Sublime Dianne Reeves set to show us it's a beautiful life
Listening to Dianne Reeves sing is like sinking into a bath of hot chocolate. Her sultry, sexy voice has won her four Grammy awards, and she sings songs by Bob Marley as easily as those by Marvin Gaye.
She's considered one of the greatest jazz singers in the game today - and yet she refuses to put a label on herself. "I never view myself as just a jazz singer," she said. "I don't look at music in genres, because when I grew up artists shared with each other. You would hear rock musicians playing with jazz musicians - it was without boundaries or borders; music was just music."

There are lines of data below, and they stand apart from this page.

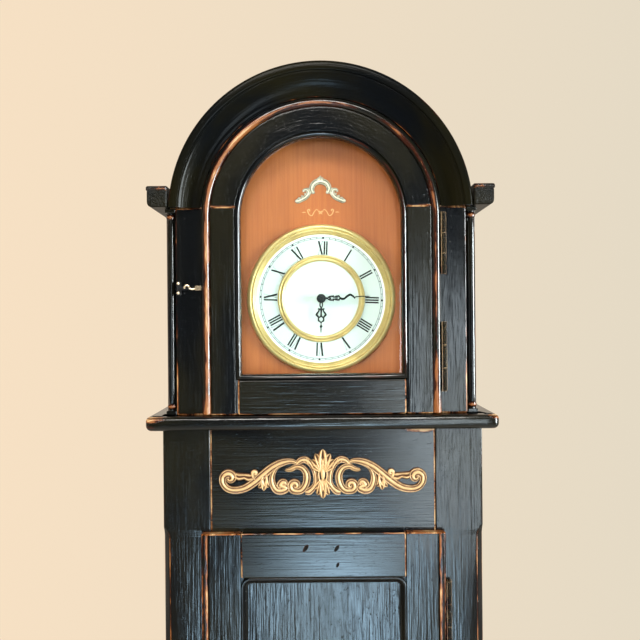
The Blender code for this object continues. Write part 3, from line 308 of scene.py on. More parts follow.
def rope_fibre(name, colour):
    """Twisted fibre strands: fine threads that run along each strand."""
    look = Look(name)
    grain = look.attribute("grain")
    fibre = look.noise(grain, (300, 2600, 2600), 3.0, 0.6)
    tint = look.mix(fibre, tuple(c * 0.55 for c in colour), colour)
    rough = look.step(fibre, 0.3, 0.7, 0.8, 0.95)
    return look.done(Base_Color=tint, Roughness=rough, Normal=look.bump(fibre, 0.0003))


def window_glass(name):
    """Thin clear glass: mirror-like at a glance, clear face on, with a trace of dust.
    Only the face toward the eye reflects, because light passes the pane without bending."""
    look = Look(name)
    dust = look.noise(look.place(), 60.0, 4.0, 0.6)
    rough = look.step(dust, 0.4, 0.8, 0.0, 0.05)
    clear = look.node("BsdfTransparent", {"Color": (0.895, 0.915, 0.905)})
    shine = look.node("BsdfGlossy", {"Color": (1.0, 1.0, 1.0), "Roughness": rough})
    outside = look.minus(1.0, look.node("NewGeometry", {}, "Backfacing"))
    share = look.times(look.node("Fresnel", {"IOR": 1.5}), outside)
    mixed = look.node("MixShader", {0: share, 1: clear, 2: shine})
    look.feed(look.tree.nodes["Material Output"].inputs["Surface"], mixed)
    return look.material


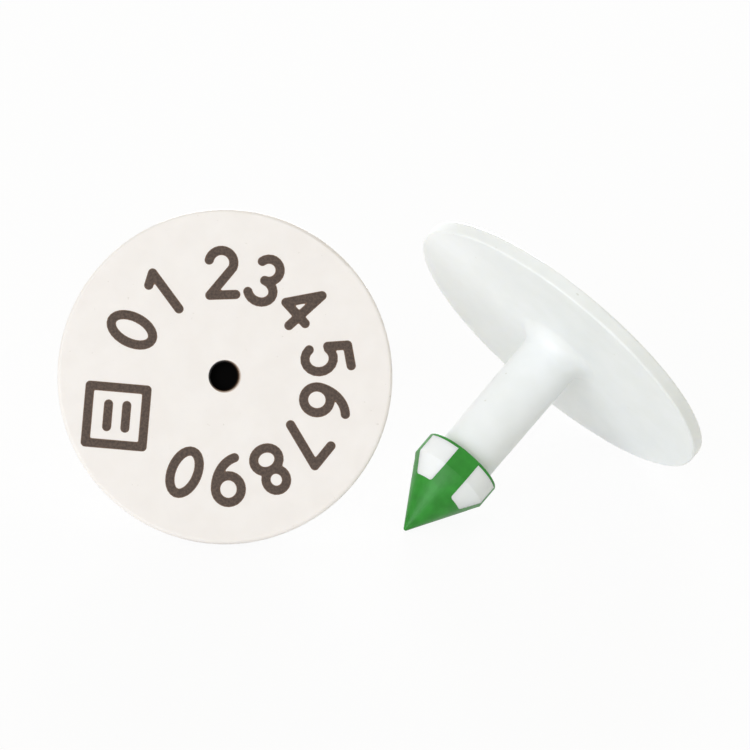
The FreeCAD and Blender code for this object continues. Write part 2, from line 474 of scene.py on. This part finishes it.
def addDigitRing(d):
    pen = d["stroke"] / 2 / d["height"]
    digits = []
    for text, first, step in d["groups"]:
        for i, digit in enumerate(text):
            mark = drawMark(digitStrokes[digit], pen, d["voxel"])
            turn = Matrix.Rotation(-math.radians(first + step * i), 4, "Z")
            place = facePlace @ turn @ Matrix.Translation((0, d["radius"], 0))
            layOn(mark, place, d["height"], d["rise"], pen)
            digits.append(mark)
    ring = joinAll(digits)
    ring.name = "ring_digits"
    dress(ring, markSkin)
    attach(ring, "root")
    return ring


ringDigits = addDigitRing(digitRing)
print("ring of digits:", len(ringDigits.data.polygons), "faces")


plateMark = {
    "angle": 246.0,
    "turn": 25.0,
    "radius": 9.9 * mm,
    "height": 4.9 * mm,
    "stroke": 0.8 * mm,
    "rise": 0.03 * mm,
    "voxel": 0.014,
}


def addPlateMark(d):  # a plain rounded square with two bars in it
    pen = d["stroke"] / 2 / d["height"]
    corners = [(-0.5, -0.5), (-0.5, 0.5), (0.5, 0.5), (0.5, -0.5)]
    sides = [[corner, corners[(i + 1) % 4]] for i, corner in enumerate(corners)]
    bars = [[(-0.2, 0.15), (0.2, 0.15)], [(-0.2, -0.17), (0.2, -0.17)]]
    mark = drawMark(sides + bars, pen, d["voxel"])
    turn = Matrix.Rotation(-math.radians(d["angle"]), 4, "Z")
    spin = Matrix.Rotation(-math.radians(d["turn"]), 4, "Z")
    place = facePlace @ turn @ Matrix.Translation((0, d["radius"], 0)) @ spin
    layOn(mark, place, d["height"], d["rise"], pen)
    mark.name = "plate_mark"
    dress(mark, markSkin)
    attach(mark, "root")
    return mark


addPlateMark(plateMark)
print("plain mark made")


studio = {
    "floorSize": 6.0,
    "floorColour": (0.86, 0.86, 0.85),
    "floorLift": 0.93,  # how much of the floor's white the camera sees unshaded
    "sky": 0.56,
    "skyColour": (1.0, 0.98, 0.86),
    "lamps": (  # name, watts, width, place and colour
        ("key", 5.2, 0.8, (-0.46, -0.82, 0.34), (0.96, 0.99, 1.08)),
        ("behind", 14.0, 0.5, (0.0, 0.99, 0.14), (0.97, 0.99, 1.06)),
    ),
}


def seenDirectly(nodes, links):  # 1 for what the camera sees, straight or in gloss or glass
    path = nodes.new("ShaderNodeLightPath")
    most = path.outputs["Is Camera Ray"]
    for name in ("Is Glossy Ray", "Is Transmission Ray"):
        larger = nodes.new("ShaderNodeMath")
        larger.operation = "MAXIMUM"
        links.new(most, larger.inputs[0])
        links.new(path.outputs[name], larger.inputs[1])
        most = larger.outputs["Value"]
    return most


def addFloor(s):
    bpy.ops.object.select_all(action="DESELECT")
    bpy.ops.mesh.primitive_plane_add(size=s["floorSize"])
    floor = bpy.context.object
    floor.name = "floor"
    material, nodes, links, shader = newMaterial("floor")
    shader.inputs["Base Color"].default_value = (*s["floorColour"], 1)
    shader.inputs["Roughness"].default_value = 0.9
    shader.inputs["Specular IOR Level"].default_value = 0
    glow = nodes.new("ShaderNodeEmission")
    glow.inputs["Color"].default_value = (1, 1, 1, 1)
    share = nodes.new("ShaderNodeMath")
    share.operation = "MULTIPLY"
    share.inputs[1].default_value = s["floorLift"]
    links.new(seenDirectly(nodes, links), share.inputs[0])
    blend = nodes.new("ShaderNodeMixShader")
    links.new(share.outputs["Value"], blend.inputs["Fac"])
    links.new(shader.outputs["BSDF"], blend.inputs[1])
    links.new(glow.outputs["Emission"], blend.inputs[2])
    links.new(blend.outputs["Shader"], nodes["Material Output"].inputs["Surface"])
    dress(floor, material)


def addSky(s):
    world = bpy.data.worlds.new("sky")
    bpy.context.scene.world = world
    world.use_nodes = True
    nodes, links = world.node_tree.nodes, world.node_tree.links
    light = nodes["Background"]
    light.inputs["Color"].default_value = (*s["skyColour"], 1)
    light.inputs["Strength"].default_value = s["sky"]
    white = nodes.new("ShaderNodeBackground")
    white.inputs["Color"].default_value = (1, 1, 1, 1)
    blend = nodes.new("ShaderNodeMixShader")
    links.new(seenDirectly(nodes, links), blend.inputs["Fac"])
    links.new(light.outputs["Background"], blend.inputs[1])
    links.new(white.outputs["Background"], blend.inputs[2])
    links.new(blend.outputs["Shader"], nodes["World Output"].inputs["Surface"])


def addLamps(s):
    for name, watts, width, place, colour in s["lamps"]:
        bpy.ops.object.light_add(type="AREA")
        lamp = bpy.context.object
        lamp.name = name
        lamp.data.shape = "DISK"
        lamp.data.size = width
        lamp.data.energy = watts
        lamp.data.color = colour
        lamp.matrix_world = standOn(Vector(place), Vector(place), (0, 0, 1))


addFloor(studio)
addSky(studio)
addLamps(studio)
bpy.context.scene.view_settings.view_transform = "Standard"
print("studio set")
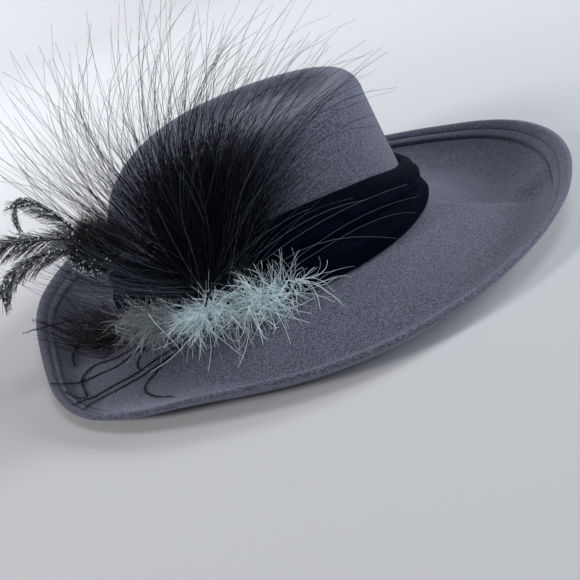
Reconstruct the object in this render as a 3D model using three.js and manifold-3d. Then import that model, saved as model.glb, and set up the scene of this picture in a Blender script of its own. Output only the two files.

Dianne (below) was born in Detroit in Michigan with music in her veins. Her father, who died when she was just two, was also a singer, while her mother played trumpet. The family moved to Denver, where the young Dianne learned the piano and sang along to her favourite Sarah Vaughan records.
"I listened to them over and over and over again," she said. "They changed my life."
She studied classical music alongside jazz and there was a time when she might have become a professional player, but jazz became the stronger draw. And while she's a torch-bearer for Vaughan, she's also been influenced by the music of Africa, Latin America and the Caribbean.
Dianne was discovered by trumpeter Clark Terry while performing with her high school jazz band in Colorado and later moved to California to become a full-time singer. She came to the attention of Harry Belafonte and travelled with him on tour, honing her craft.
It was the start of something special. She made her first Blue Note album in 1987 with a roll of several successful albums, and an appearance as a jazz singer in the George Clooney film Good Night, And Good Luck.
She'll be showing off that sublime, soulful voice at the Elmwood Hall this evening, when she showcases her most recent album Beautiful Life - a mix of R&B, Latin and pop merged with jazz which is already destined to become a classic. It's a blend of new and old songs as well as cover versions of songs by Fleetwood Mac, Bob Marley, and her beloved Marvin Gaye.
It's Dianne's first album for five years, but she has no regrets about taking a break from the studio: "You need to live some life to inform what it is you do," she said. "Jazz is my passport into all sorts of things.
"As I grow older I become more refined. I've come to understand that my voice is not just the instrument that you hear, but it's my soul.
"Anytime I do a record, I'm baring my soul and I give 100% of who I am."